In his astute observation, Gump said, “Sometimes there just aren’t enough rocks.”
Now “Forrest Gump” is one of my favorite movies. I’ve watched it several times. A lot of it has to do with the soundtrack. Quite often I will confront an issue or a subject that reminds me of something said or depicted in that particular movie.
So today in my email there was this question: “Does the world end in 2012?” The reference is to all the hullabaloo about the ancient Mayan calendar, which ends on Dec. 21, 2012.
Somewhere along the way, theorists of various flavors have read between the lines and suggested that since that is where their calendar (numbers carved in stone) stopped, then they were projecting that time will end there.
My thought sort of parallels Forrest Gump’s. “Sometimes, there just aren’t enough rocks.”
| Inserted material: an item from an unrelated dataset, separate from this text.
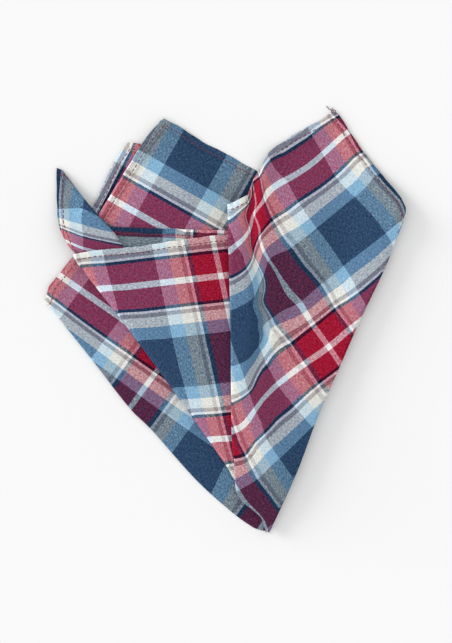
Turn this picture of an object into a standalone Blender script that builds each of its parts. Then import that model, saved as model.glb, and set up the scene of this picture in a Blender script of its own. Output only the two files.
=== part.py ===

Bottom line: Maybe the guy carving the numbers just ran out of rocks that day and didn’t come back after lunch. Or to quote another line from “Forrest Gump” where he was jogging across the country, “I’m tired. I’m going home now.”
I haven’t really studied up on the Mayans, so I don’t know what inspired someone to find hidden meaning in their calendar. Maybe the guy carving the numbers got to thinking, “Why do I need a calendar for hundreds of years from now? It’s not like I will have appointments to meet.”
Of course when you watch the Discovery Channel, all sorts of theories get thrown out there. Some people think that there is an extra-terrestrial connection with the Mayans.
And while these programs do make one look up at the stars and wonder, not everything has to be mysterious and complex. It might be just as plausible that the guy carving the numbers got into a yellow jackets’ nest that day and just refused to go back to the site.
Been there and done that.
Through the centuries, a lot of people have been obsessed with predicting the end of time. Some tie it to Biblical references and others may find some message in tea leaves or burnt toast. Or it might be something they are smoking.
Typically I don’t pay any attention to any of it. Let’s face it, time ends for a lot of people every day. As George W. Bush so appropriately noted, “Someday, some of us in this room will die."
Of course what the theorists like to  ponder is the idea that a big apocalyptic event will take us all out at once. Maybe another “big bang” theory.
Apparently those Mayans were really good engineers and astronomers. So were the Egyptians. They all performed feats in the realm of construction that impress our most learned people of today.
But as smart and as far thinking as some of them were, no one has ever found anything scribed in stone or on papyrus that resembled or predicted the 1957 Chevy. You would think that if they could predict something as significant as the end of time, then something almost as significant — a candy-apple-red, two-door hard top convertible ’57 Chevy with white leather upholstery — would have also been a foreseen event.
I’m betting that on Dec. 21, 2012, there will be a lot of news stories that say the Mayan calendar did not predict the end of time. Of course there will be other stories as well — political corruption, government ineptness and bombs going off in market places in the Mideast, which I can predict now and I’m not even Mayan. I’m Irish.